India to scrap anti-terror law

India's new left-leaning ruling coalition plans to scrap an anti-terrorism law after criticism it has been used disproportionately against Muslims.

    Critics say the law has affected Muslims disproportionately

    The Congress party-led coalition, known as the United Progressive Alliance, says it is concerned the Prevention of Terrorism Act (POTA) "has been grossly misused in the past two years".
    "There will be no compromise in the fight against terrorism, but given the abuse of POTA that has taken place, the UPA government will repeal it while existing laws are enforced strictly," the coalition said in its governing agenda released on Thursday.

    The Prevention of Terrorism Act broadened the scope for the death penalty and gave prosecutors more leeway to detain and interrogate suspects.

    Alleged misuse
    Amnesty International had called on Wednesday for the act to be repealed, saying it was responsible for "many violations of human rights".

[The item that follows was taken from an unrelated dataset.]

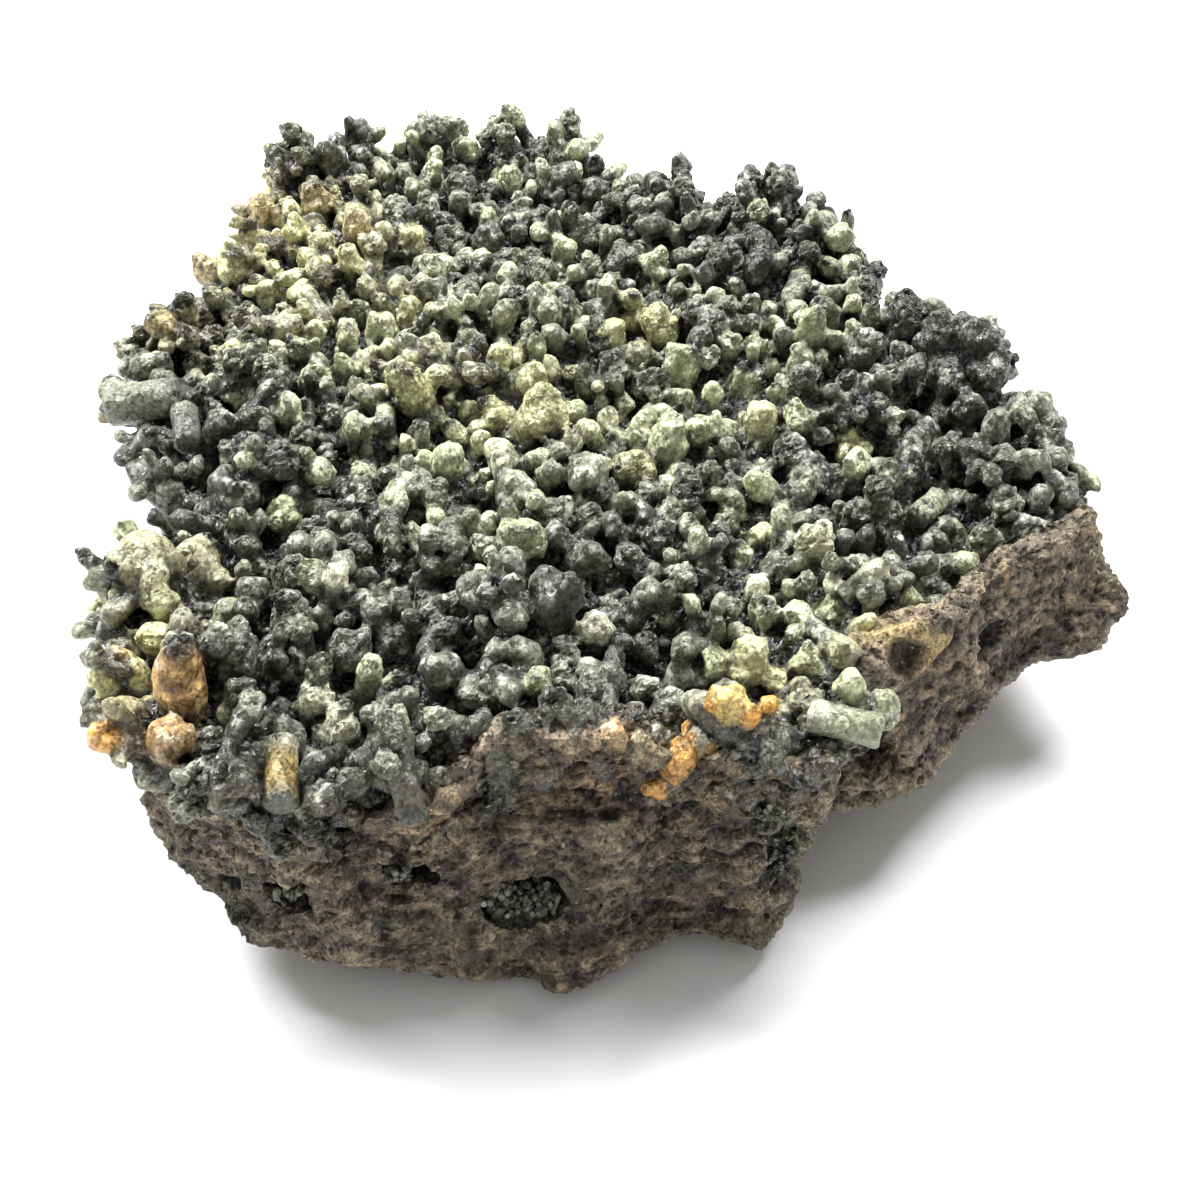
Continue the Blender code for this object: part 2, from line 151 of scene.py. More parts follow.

    The anti-terror act was pushed into law in March 2002 by the then Hindu nationalist government in the wake of the 11 September 2001 attacks in the United States and a Kashmiri rebel raid on the Indian parliament.

    Critics say the act has been used mostly against the Muslim minority and has allowed state leaders to target their opponents without oversight from the federal government.

    The Dravida Munnetra Kazhagam, a party in southern Tamil Nadu state that is allied with the new government, had demanded the end of the act after state leader Jayalalitha Jayaram used the law to jail her opponents.